In September 2006, the defendant Ricky Paul Goldin, also known as Ricky Paull Goldin (hereinafter the appellant), allegedly executed a note in the sum of $650,000 in favor of JPMorgan Chase Bank, N.A. (hereinafter JPMorgan Chase). The note was secured by a mortgage on residential property located in Atlantic Beach. In February 2012, JPMorgan Chase assigned the note to the plaintiff, U.S. Bank National Association. In December 2012, the plaintiff commenced this action against, among others, the appellant to foreclose the mortgage. The appellant served an answer, in which he asserted that the signature on the mortgage did not appear to be his signature. Thereafter, the plaintiff moved, inter alia, for summary judgment on the complaint and for an order of reference. The appellant opposed the motion. In an order dated April 7, 2016, the Supreme Court granted the motion. In a second order dated April 7, 2016, the court, among other things, granted the same relief and referred the matter to a referee to ascertain and compute the amount due to the plaintiff on the mortgage loan.
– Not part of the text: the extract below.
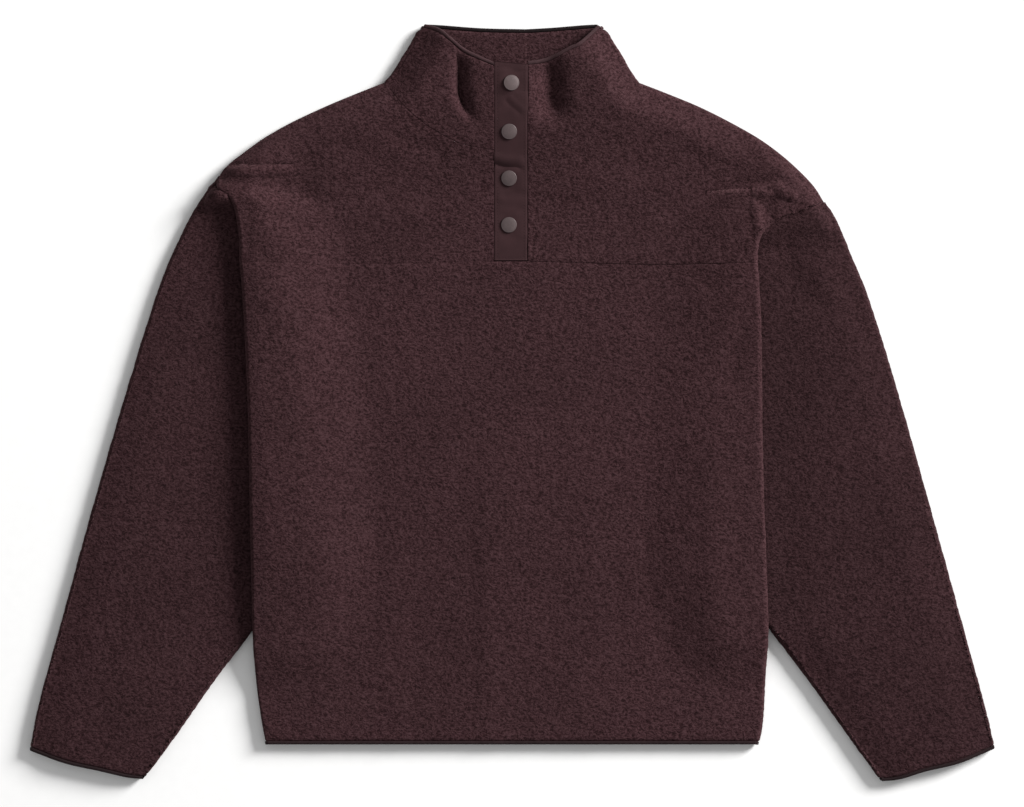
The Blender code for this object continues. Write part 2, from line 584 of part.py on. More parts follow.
def make_snap(name, x, y):
    """Domed cap on the upper band, turned to the cloth under it."""
    step = 4.0
    height = front_height(np.array((x, x - step, x + step, x, x)),
                          np.array((y, y, y, y - step, y + step)))
    up = np.array((height[1] - height[2], height[3] - height[4], 2 * step))
    up /= np.linalg.norm(up)
    right = np.cross((0, 1, 0), up)
    right /= np.linalg.norm(right)
    ahead = np.cross(up, right)
    base = np.array((x, y, height[0])) + up * (UPPER_BAND + TAPE + SEAM)
    points, faces = [], []
    for radius, rise in SNAP_PROFILE:
        for k in range(SNAP_SIDES):
            turn = 2 * math.pi * k / SNAP_SIDES
            points.append(base + radius * (math.cos(turn) * right + math.sin(turn) * ahead)
                          + rise * up)
    for ring in range(len(SNAP_PROFILE) - 1):
        for k in range(SNAP_SIDES):
            n = (k + 1) % SNAP_SIDES
            a = ring * SNAP_SIDES
            faces.append((a + k, a + n, a + SNAP_SIDES + n, a + SNAP_SIDES + k))
    faces.append(tuple(range(SNAP_SIDES))[::-1])
    last = (len(SNAP_PROFILE) - 1) * SNAP_SIDES
    faces.append(tuple(range(last, last + SNAP_SIDES)))
    solid(name, np.array(points) * MM, faces, CAP)


body_inner, body_outer = make_front_body()
make_yoke("front_yoke_left", -1, SHOULDER_LEFT, NECK_FRONT_LEFT, YOKE_SEAM_LEFT,
          SIDE_BASE_LEFT, RIM_LEFT)
make_yoke("front_yoke_right", 1, SHOULDER_RIGHT, NECK_FRONT_RIGHT, YOKE_SEAM_RIGHT,
          SIDE_BASE_RIGHT, RIM_RIGHT)
back_inner, back_outer = make_back()
collar_left = make_collar("collar_left", -1, COLLAR_SIDE_LEFT, COLLAR_EDGE_LEFT, NECK_FRONT_LEFT,
                          COLLAR_REAR_LEFT, NECK_BACK_LEFT, -18.2, CENTRE_BACK - SEAM / 2)
collar_right = make_collar("collar_right", 1, COLLAR_SIDE_RIGHT, COLLAR_EDGE_RIGHT,
                           NECK_FRONT_RIGHT, COLLAR_REAR_RIGHT, NECK_BACK_RIGHT, 15.8,
                           CENTRE_BACK + SEAM / 2)
sleeve_left = make_sleeve("sleeve_left", -1, SLEEVE_OUTER_LEFT, SLEEVE_INNER_LEFT, ARMHOLE_LEFT,
                          CUFF_LEFT, PLEAT_LEFT)
sleeve_right = make_sleeve("sleeve_right", 1, SLEEVE_OUTER_RIGHT, SLEEVE_INNER_RIGHT,
                           ARMHOLE_RIGHT, CUFF_RIGHT, PLEAT_RIGHT)
make_band("placket_under_band", BAND_LEFT + 0.3, BAND_RIGHT, UNDER_BAND)
make_band("placket_top_band", BAND_LEFT, BAND_RIGHT, UPPER_BAND)
for number, (snap_x, snap_y) in enumerate(SNAPS, start=1):
    make_snap("snap_cap_%d" % number, snap_x, snap_y)
hem_front = edge_frame(body_inner, body_outer, -1, -3)
hem_back = [part[-2:0:-1] for part in edge_frame(back_inner, back_outer, -1, -3, (0, -1, 0))]
make_binding("hem_binding", (hem_front, hem_back), True)
make_binding("cuff_binding_left", (edge_frame(*sleeve_left, -1, -3),), True)
make_binding("cuff_binding_right", (edge_frame(*sleeve_right, -1, -3),), True)
collar_start = edge_frame(*collar_left, 0, 2)
collar_end = [part[::-1] for part in edge_frame(*collar_right, 0, 2)]
make_binding("collar_binding", (collar_start, collar_end), False)
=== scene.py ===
import itertools
import math

import bpy
import numpy as np
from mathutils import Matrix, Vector


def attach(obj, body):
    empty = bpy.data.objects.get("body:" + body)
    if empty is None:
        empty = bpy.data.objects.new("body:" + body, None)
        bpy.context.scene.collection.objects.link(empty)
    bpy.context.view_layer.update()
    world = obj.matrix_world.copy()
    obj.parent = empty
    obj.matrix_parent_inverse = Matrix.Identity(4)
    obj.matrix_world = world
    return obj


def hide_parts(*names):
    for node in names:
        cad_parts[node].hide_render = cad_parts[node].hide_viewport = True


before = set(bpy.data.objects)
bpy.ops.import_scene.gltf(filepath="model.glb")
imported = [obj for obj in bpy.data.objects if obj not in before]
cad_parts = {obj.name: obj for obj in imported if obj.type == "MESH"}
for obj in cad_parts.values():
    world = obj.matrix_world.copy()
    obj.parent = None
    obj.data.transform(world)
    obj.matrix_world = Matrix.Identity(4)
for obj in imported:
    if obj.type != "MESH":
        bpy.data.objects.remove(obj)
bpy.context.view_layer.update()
bpy.ops.object.select_all(action="DESELECT")

# Stage: a pale paper floor under a soft white dome, one large soft key light low at the upper
# right, and the camera straight above. The plain sRGB view shows the stated colours as they are,
# and the floor as white.
bpy.context.scene.view_settings.view_transform = "Standard"
FLOOR_SIZE, FLOOR_LEVEL = 12, -0.0006
CAMERA_HEIGHT, CAMERA_SHIFT = 7.0, -0.0005  # shifted by half a pixel of the photograph
VIEW_WIDTH = 1.024                          # metres of the surface across the photograph
FILM_WIDTH = 36
KEY_PLACE, KEY_SIZE, KEY_POWER = (6.4, 4.0, 3.1), 2.8, 1460
KEY_COLOUR = (1.0, 0.995, 0.985)
DOME_STRENGTH = 0.44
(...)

"Generally, in moving for summary judgment in an action to foreclose a mortgage, a plaintiff establishes its prima facie case through the production of the mortgage, the unpaid note, and evidence of default" ( Deutsche Bank Natl. Trust Co. v. Abdan, 131 A.D.3d 1001, 1002, 16 N.Y.S.3d 459 [internal quotation marks omitted]; see Hudson City Sav. Bank v. Genuth, 148 A.D.3d 687, 688–689, 48 N.Y.S.3d 706 ). The burden then shifts to the defendant to raise a triable issue of fact as to a bona fide defense to the action, such as waiver, estoppel, bad faith, fraud, or oppressive or unconscionable conduct on the part of the plaintiff (see Wells Fargo Bank, N.A. v. Miller, 150 A.D.3d 1046, 55 N.Y.S.3d 309 ; CitiMortgage, Inc. v. Guillermo, 143 A.D.3d 852, 853, 39 N.Y.S.3d 86 ).
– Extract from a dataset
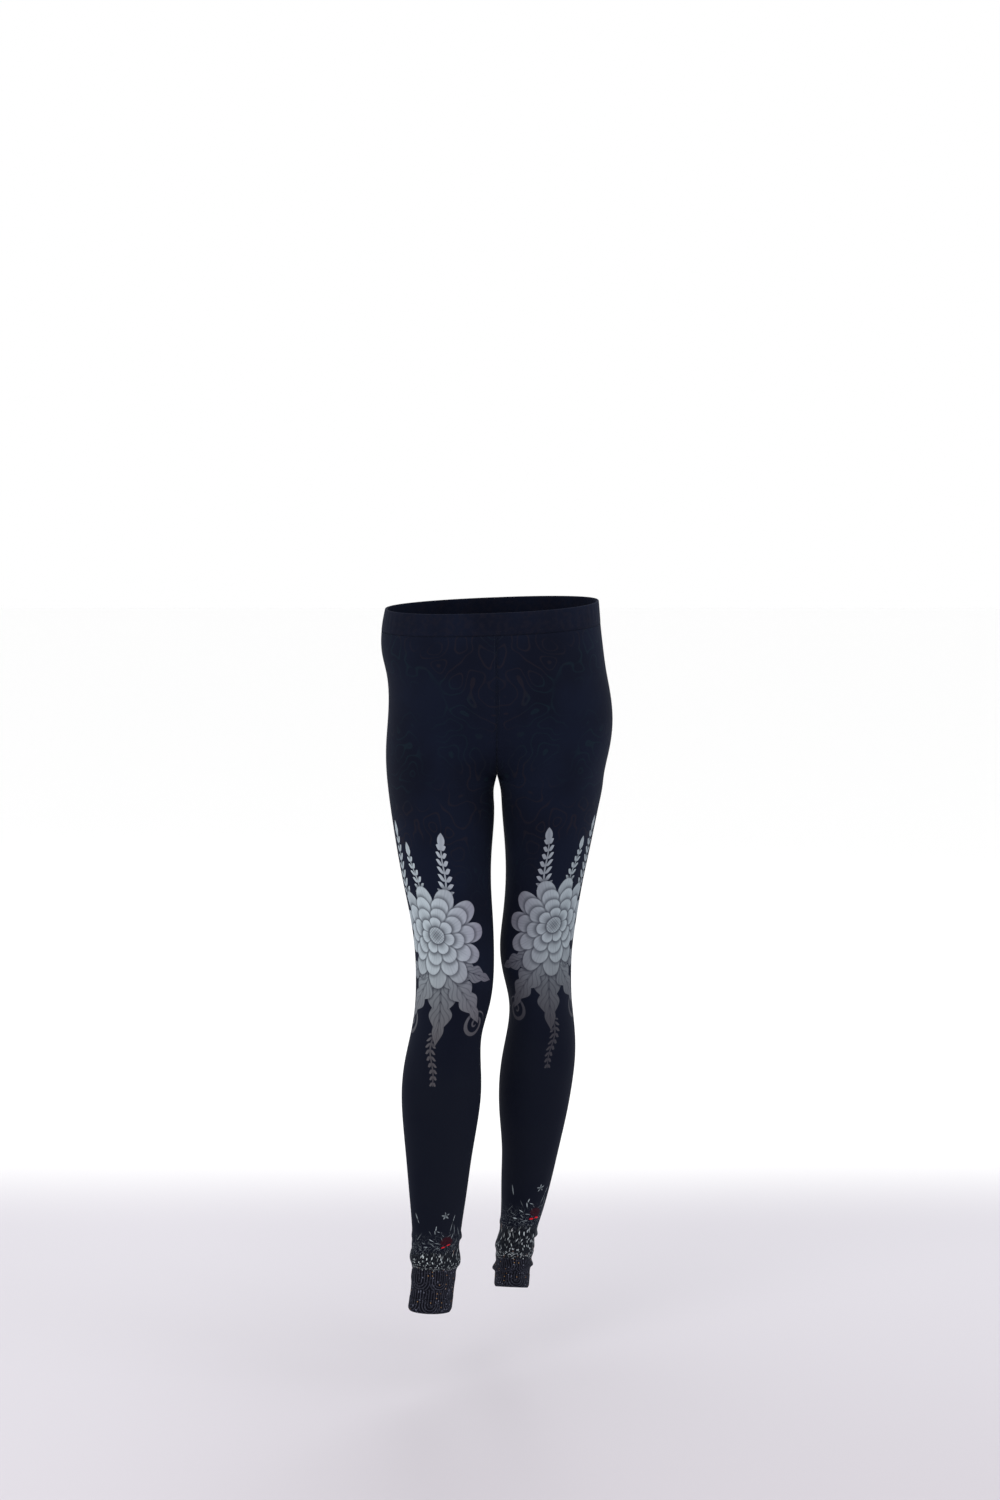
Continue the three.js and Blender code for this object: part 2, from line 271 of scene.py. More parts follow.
class SideForm:
    """One side's outer surface: a point for a share of the way round, 0 at the inner or front seam by way of
    the front and the outer side to 1, and a distance down from the waist."""

    def __init__(self, side):
        self.side = side
        leg = side["leg"]
        down = np.concatenate([TRUNK["down"], leg["down"]])
        none = np.zeros(len(TRUNK["down"]))

        def measure(trunk, name):
            return column(down, np.concatenate([trunk, leg[name]]))

        self.outer = measure(TRUNK[side["name"]], "outer")
        self.inner = measure(none, "inner")
        self.front = measure(TRUNK["front"], "front")
        self.back = measure(TRUNK["back"], "back")
        self.turn = measure(none, "turn")
        self.centre_front = column(TRUNK["down"], TRUNK["front"])
        self.centre_back = column(TRUNK["down"], TRUNK["back"])

    def widest(self, down):
        middle = (self.back(down) - self.front(down)) / 2
        return mix(CROTCH_BACK, middle, smooth((down - CROTCH_DOWN) / MERGE_HEIGHT))

    def opening(self, share, down):
        """0 on the leg's tube and 1 where the trunk is one piece, sooner by the seam than away from it."""
        t = np.clip((CROTCH_DOWN - down) / MERGE_HEIGHT, 0, 1)
        near_seam = np.cos(math.pi * share) ** 8
        return mix(smooth(t), np.sqrt(1 - (1 - t) ** 2), near_seam)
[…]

Here, the plaintiff demonstrated its prima facie entitlement to judgment as a matter of law by submitting the note, the mortgage, annexed to which was a certificate of acknowledgment, and an affidavit of merit by a document control officer for the loan servicer, setting forth that the appellant defaulted on the mortgage loan by failing to make the monthly payments due on May 1, 2011, and thereafter. In opposition, however, the appellant raised a triable issue of fact as to the validity of the mortgage produced by the plaintiff and, thus, as to whether the mortgage was enforceable (see Countrywide Home Loans, Inc. v. United Gen. Tit. Ins. Co., 109 A.D.3d 950, 952, 971 N.Y.S.2d 353 ).
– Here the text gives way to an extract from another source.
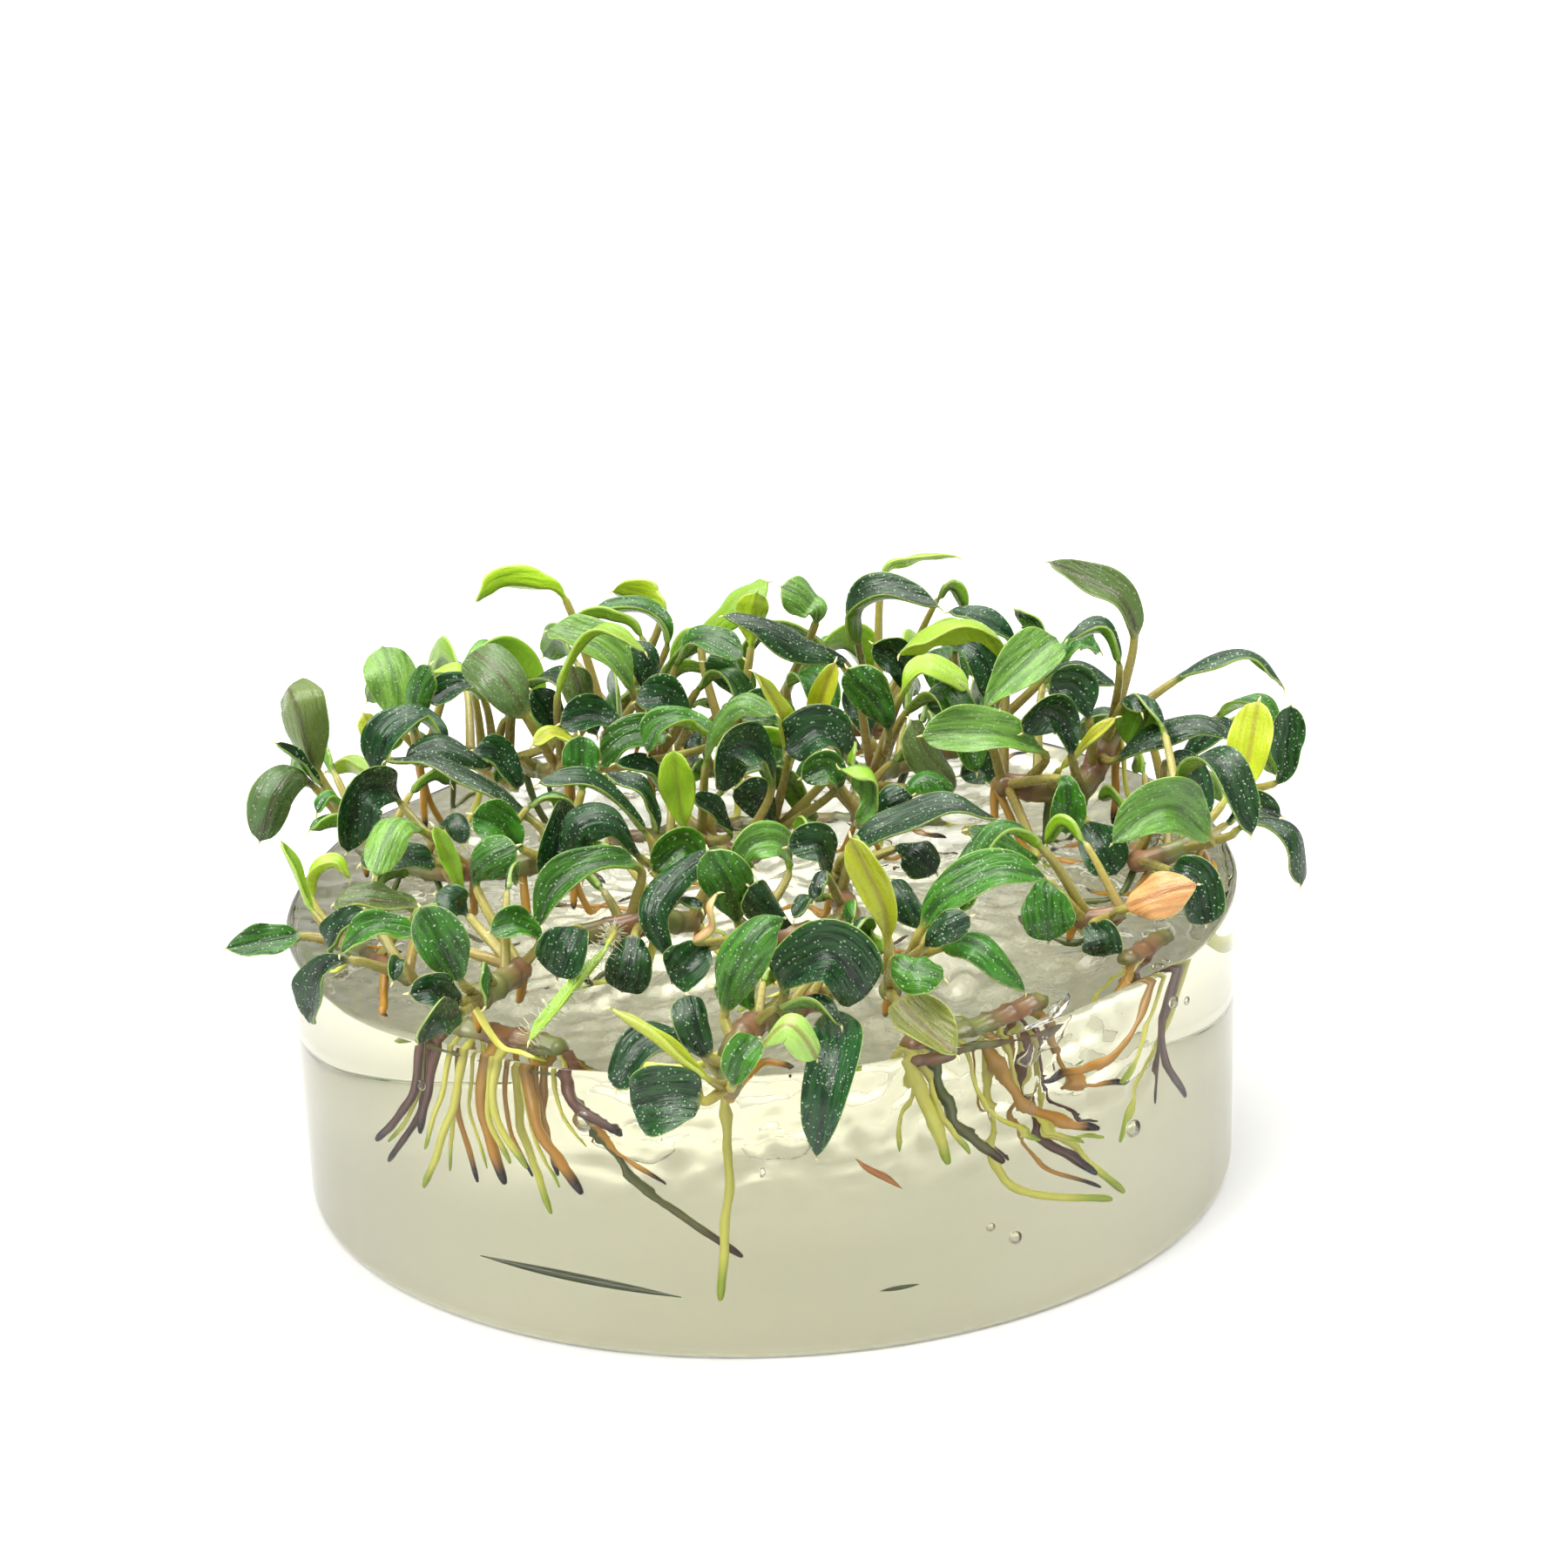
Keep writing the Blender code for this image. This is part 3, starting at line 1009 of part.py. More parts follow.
def main():
    for old in list(bpy.data.objects):
        bpy.data.objects.remove(old)
    parts = bpy.data.collections.new("bucephalandra")
    cutters = bpy.data.collections.new("cutters")
    helpers = bpy.data.collections.new("fused_pieces")
    for collection in (parts, cutters, helpers):
        bpy.context.scene.collection.children.link(collection)
    joins = make_gel(parts, cutters)
    for name in ROOT_STUBS:
        joins += make_root_tuft(name, parts, helpers)
    leaves = grow_leaves()
    for name in PLANTLETS:
        own = [piece for piece in leaves if piece["owner"] == name]
        joins += make_plantlet(name, own, parts, helpers)
    leaf_green = material("leaf", GREEN, 0.35)
    for piece in leaves:
        if piece["owner"] in SEEN_LEAVES:
            leaf = add_object("leaf_" + piece["owner"], *skin(piece["rings"], piece["tip"]), parts)
            leaf.data.materials.append(leaf_green)
    hide_helpers(cutters)
    hide_helpers(helpers)
    for target, group, operation in joins:
        join_with(target, group, operation)


if __name__ == "__main__":
    main()
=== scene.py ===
"""The look of the bucephalandra: fine leaves, rhizomes, roots and clear gel, in place of the solids.

Millimetres are used throughout and turned into metres where a mesh is made. The origin is the
middle of the gel's flat underside, +Z is up and the front of the puck faces -Y.
"""

import json
import math
import random

import bpy
import numpy as np
from mathutils import Matrix, Vector, noise
from mathutils.bvhtree import BVHTree

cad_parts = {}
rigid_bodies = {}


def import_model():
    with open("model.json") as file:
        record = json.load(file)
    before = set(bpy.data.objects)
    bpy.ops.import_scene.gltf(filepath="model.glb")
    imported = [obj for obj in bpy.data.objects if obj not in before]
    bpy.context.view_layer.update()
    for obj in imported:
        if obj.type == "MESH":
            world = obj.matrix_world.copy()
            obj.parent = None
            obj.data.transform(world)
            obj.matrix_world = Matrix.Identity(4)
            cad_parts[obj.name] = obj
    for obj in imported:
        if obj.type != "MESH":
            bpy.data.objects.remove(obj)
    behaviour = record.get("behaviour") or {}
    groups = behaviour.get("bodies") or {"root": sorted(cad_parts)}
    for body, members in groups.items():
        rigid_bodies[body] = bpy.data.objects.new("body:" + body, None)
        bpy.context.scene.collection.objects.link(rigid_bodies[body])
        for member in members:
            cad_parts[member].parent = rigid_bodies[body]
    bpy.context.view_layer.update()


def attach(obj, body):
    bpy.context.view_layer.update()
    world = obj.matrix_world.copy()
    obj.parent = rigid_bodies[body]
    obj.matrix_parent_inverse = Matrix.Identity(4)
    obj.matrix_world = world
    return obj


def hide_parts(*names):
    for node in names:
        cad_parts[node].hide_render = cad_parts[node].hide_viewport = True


MM = 0.001
UP = Vector((0, 0, 1))

# The gel puck: a low tapered disc, a little thicker at the back right
GEL_TOP_RADIUS = 42.2
GEL_FOOT_RADIUS = 41.8
GEL_HEIGHT = 26.0
GEL_TILT = 1.2
GEL_TILT_TOWARDS = math.radians(45)
GEL_LIP = 0.5
GEL_BENDING = 1.34
GAP = 0.3

# Where leaves and stems are seen from the front: their places are read in a square picture of the
# puck, across and down in pixels, and "back" is the distance in mm behind the puck's middle
VIEW_FROM = Vector((2.4, -300.0, 135.8))
VIEW_DOWN = math.radians(18.6)
VIEW_ROLL = math.radians(2.2)
VIEW_MIDDLE = 900
VIEW_FOCAL = 4104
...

"A certificate of acknowledgment attached to an instrument such as a deed or a mortgage raises the presumption of due execution, ‘which presumption ... can be rebutted only after being weighed against any evidence adduced to show that the subject instrument was not duly executed’ " ( ABN AMRO Mtge. Group, Inc. v. Stephens, 91 A.D.3d 801, 803, 939 N.Y.S.2d 70, quoting Son Fong Lum v. Antonelli, 102 A.D.2d 258, 260–261, 476 N.Y.S.2d 921, affd 64 N.Y.2d 1158, 490 N.Y.S.2d 733, 480 N.E.2d 347 ; see Kanterakis v. Minos Realty I, LLC, 151 A.D.3d 950, 951, 55 N.Y.S.3d 452 ; Tribeca Lending Corp. v. Huseinovic, 151 A.D.3d 901, 902, 57 N.Y.S.3d 196 ; Cunningham v. Baldari, 100 A.D.3d 584, 585, 953 N.Y.S.2d 647 ). Here, the appellant's submissions were sufficient to raise a triable issue of fact as to whether the mortgage was duly executed. Contrary to the appellant's contention, the unsworn letter from his forensic expert stating that, in her opinion, it was "probable" that the appellant did not sign the mortgage or the mortgage rider, was insufficient to raise a triable issue of fact as to the validity of the signatures (see Banco Popular N. Am. v. Victory Taxi Mgt., 1 N.Y.3d 381, 384, 774 N.Y.S.2d 480, 806 N.E.2d 488 ). However, the appellant also submitted his detailed affidavit, along with other supporting documents, which raised a triable issue of fact as to whether the challenged signatures were forged (see Countrywide Home Loans, Inc. v. Gomez, 138 A.D.3d 670, 671, 29 N.Y.S.3d 64 ; Estaba v. Estaba, 129 A.D.3d 601, 601, 12 N.Y.S.3d 50 ; Cooper Capital Group, Ltd. v. Densen, 104 A.D.3d 898, 898, 960 N.Y.S.2d 917 ; Seaboard Surety v. Earthline Corp., 262 A.D.2d 253, 253, 692 N.Y.S.2d 375 ; Hoffman v. Kraus, 260 A.D.2d 435, 436, 688 N.Y.S.2d 575 ).
The plaintiff's remaining contentions are without merit.
Accordingly, the Supreme Court should have denied those branches of the plaintiff's motion which were for summary judgment on the complaint insofar as asserted against the appellant and for an order of reference.
DILLON, J.P., LEVENTHAL, CONNOLLY and BRATHWAITE NELSON, JJ., concur.